[Entries with model source code]
◇ ◇ ◇ ◇ ◇

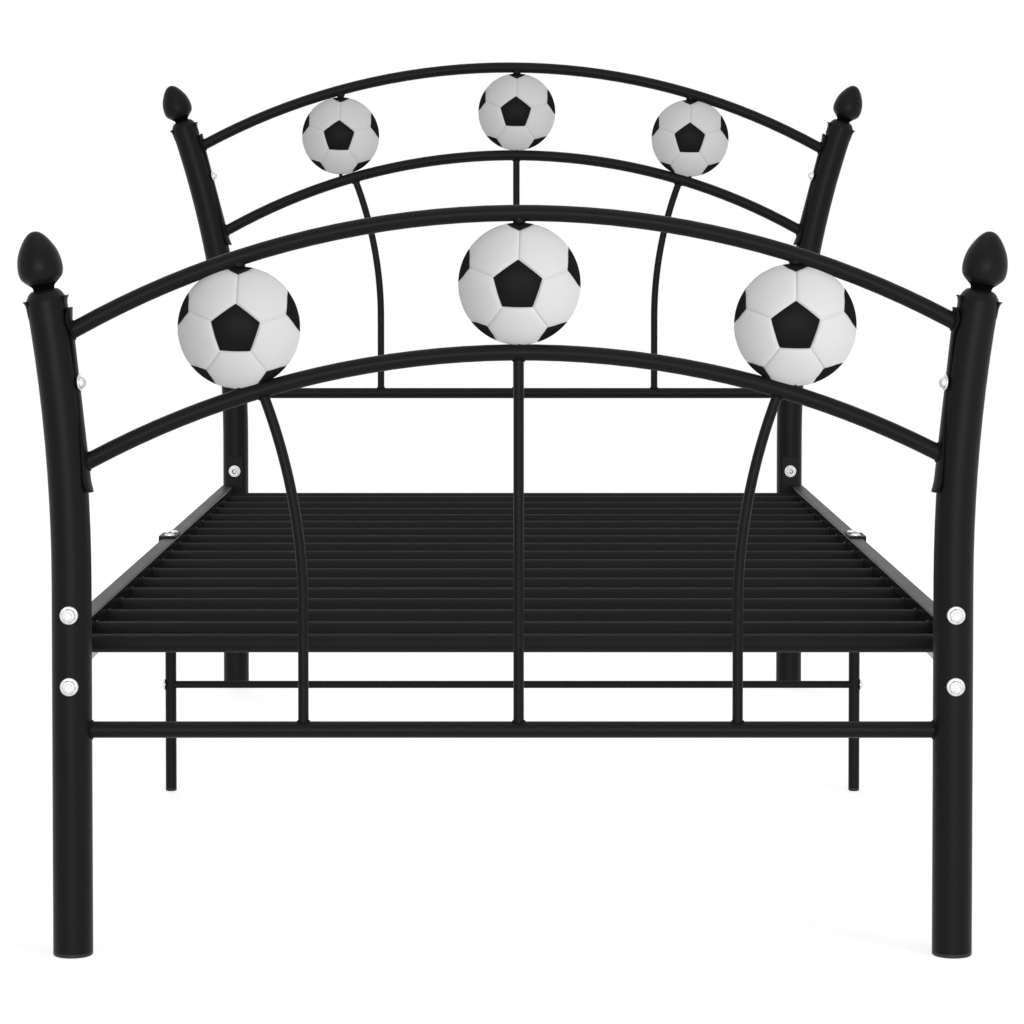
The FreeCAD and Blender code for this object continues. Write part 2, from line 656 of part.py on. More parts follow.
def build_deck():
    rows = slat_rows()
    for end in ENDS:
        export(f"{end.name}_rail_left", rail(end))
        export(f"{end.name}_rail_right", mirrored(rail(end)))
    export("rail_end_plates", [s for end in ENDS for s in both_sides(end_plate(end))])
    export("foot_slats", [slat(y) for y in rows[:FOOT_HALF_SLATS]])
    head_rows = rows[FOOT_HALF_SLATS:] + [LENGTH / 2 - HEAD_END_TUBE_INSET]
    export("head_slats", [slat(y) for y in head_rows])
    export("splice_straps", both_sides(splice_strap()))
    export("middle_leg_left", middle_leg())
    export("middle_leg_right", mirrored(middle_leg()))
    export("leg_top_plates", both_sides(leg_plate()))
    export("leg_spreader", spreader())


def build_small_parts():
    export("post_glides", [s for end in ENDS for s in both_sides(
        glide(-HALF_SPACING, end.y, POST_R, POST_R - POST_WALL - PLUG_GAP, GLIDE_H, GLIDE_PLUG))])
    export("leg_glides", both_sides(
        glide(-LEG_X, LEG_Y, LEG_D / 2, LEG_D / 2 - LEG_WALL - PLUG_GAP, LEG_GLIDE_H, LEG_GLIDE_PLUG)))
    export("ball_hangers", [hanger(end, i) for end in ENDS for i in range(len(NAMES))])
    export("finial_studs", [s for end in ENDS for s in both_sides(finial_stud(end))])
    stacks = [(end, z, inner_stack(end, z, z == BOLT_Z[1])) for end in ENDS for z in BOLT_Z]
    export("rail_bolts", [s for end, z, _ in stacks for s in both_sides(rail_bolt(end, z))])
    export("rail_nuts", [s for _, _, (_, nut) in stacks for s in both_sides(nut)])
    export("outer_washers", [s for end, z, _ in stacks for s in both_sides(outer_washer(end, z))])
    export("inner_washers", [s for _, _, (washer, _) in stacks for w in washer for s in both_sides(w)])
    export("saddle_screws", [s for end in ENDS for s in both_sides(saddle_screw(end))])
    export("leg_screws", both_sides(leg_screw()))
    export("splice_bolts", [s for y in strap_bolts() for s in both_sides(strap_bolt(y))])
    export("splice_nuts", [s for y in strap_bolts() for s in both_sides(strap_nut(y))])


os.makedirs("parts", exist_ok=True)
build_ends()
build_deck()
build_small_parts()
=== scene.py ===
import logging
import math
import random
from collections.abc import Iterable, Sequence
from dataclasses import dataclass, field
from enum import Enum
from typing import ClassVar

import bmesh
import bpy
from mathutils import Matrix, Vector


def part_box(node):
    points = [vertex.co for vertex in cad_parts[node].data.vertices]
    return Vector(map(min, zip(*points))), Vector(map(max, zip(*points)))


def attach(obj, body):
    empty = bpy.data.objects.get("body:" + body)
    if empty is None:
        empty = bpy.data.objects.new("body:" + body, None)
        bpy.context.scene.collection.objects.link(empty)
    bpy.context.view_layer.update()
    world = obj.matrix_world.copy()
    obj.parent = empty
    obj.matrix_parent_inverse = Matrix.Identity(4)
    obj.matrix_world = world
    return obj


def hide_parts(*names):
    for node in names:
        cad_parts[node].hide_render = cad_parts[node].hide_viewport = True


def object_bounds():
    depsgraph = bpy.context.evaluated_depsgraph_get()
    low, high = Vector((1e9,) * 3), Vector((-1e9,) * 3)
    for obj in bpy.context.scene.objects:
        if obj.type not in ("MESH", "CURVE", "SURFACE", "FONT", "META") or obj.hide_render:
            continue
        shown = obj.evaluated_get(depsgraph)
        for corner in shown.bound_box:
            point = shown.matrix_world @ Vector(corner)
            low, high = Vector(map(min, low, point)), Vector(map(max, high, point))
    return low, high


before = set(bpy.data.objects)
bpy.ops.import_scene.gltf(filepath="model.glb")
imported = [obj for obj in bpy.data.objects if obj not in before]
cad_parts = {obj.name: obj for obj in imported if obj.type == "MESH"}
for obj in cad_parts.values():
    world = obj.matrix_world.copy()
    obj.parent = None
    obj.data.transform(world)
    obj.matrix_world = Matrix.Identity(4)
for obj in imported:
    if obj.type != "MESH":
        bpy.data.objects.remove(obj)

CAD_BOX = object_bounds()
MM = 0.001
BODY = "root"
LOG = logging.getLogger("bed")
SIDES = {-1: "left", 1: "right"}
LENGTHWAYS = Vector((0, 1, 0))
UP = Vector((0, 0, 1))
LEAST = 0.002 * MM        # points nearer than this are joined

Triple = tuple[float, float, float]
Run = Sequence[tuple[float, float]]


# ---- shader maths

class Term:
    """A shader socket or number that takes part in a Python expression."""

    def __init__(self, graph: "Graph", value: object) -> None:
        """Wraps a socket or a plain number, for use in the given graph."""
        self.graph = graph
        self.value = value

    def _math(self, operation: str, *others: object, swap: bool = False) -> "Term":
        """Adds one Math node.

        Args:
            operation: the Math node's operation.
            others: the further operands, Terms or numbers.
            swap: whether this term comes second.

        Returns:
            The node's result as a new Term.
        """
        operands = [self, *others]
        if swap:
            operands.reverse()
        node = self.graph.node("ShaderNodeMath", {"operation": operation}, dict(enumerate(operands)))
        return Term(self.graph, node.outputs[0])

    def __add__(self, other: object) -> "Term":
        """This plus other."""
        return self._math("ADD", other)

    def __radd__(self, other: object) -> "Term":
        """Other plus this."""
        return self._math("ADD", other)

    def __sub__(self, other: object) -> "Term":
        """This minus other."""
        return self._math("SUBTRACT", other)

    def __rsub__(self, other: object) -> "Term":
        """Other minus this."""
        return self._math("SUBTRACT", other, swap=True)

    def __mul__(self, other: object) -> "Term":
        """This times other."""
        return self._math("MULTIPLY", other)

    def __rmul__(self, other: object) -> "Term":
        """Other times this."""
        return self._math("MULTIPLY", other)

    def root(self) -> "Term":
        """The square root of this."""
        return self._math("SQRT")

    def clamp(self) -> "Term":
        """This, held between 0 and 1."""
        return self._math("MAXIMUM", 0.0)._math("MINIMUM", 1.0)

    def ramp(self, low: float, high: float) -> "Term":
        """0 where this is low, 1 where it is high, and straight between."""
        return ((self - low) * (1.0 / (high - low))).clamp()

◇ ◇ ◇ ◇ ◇

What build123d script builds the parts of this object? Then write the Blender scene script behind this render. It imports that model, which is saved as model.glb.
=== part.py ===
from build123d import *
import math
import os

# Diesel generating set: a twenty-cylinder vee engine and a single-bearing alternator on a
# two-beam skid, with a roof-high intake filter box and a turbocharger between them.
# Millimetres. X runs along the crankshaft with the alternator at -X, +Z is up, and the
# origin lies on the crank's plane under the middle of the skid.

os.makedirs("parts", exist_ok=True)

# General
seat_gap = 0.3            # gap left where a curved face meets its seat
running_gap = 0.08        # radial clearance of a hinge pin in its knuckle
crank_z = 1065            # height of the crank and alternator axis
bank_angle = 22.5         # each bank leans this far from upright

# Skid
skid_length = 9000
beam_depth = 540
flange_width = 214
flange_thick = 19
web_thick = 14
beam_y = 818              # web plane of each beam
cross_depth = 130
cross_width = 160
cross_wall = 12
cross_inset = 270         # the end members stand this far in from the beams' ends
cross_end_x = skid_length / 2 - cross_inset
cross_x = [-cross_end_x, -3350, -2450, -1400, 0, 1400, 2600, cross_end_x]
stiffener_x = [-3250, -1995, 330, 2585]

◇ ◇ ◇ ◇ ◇

THE EXERCISE: Nothing but the lines from the one with "s in both_sides(strap_bolt(y))])" to the one with "points = [vertex.co" should be echoed, both of them included, exactly as written.

CORRECT RESPONSE:
    export("splice_bolts", [s for y in strap_bolts() for s in both_sides(strap_bolt(y))])
    export("splice_nuts", [s for y in strap_bolts() for s in both_sides(strap_nut(y))])


os.makedirs("parts", exist_ok=True)
build_ends()
build_deck()
build_small_parts()
=== scene.py ===
import logging
import math
import random
from collections.abc import Iterable, Sequence
from dataclasses import dataclass, field
from enum import Enum
from typing import ClassVar

import bmesh
import bpy
from mathutils import Matrix, Vector


def part_box(node):
    points = [vertex.co for vertex in cad_parts[node].data.vertices]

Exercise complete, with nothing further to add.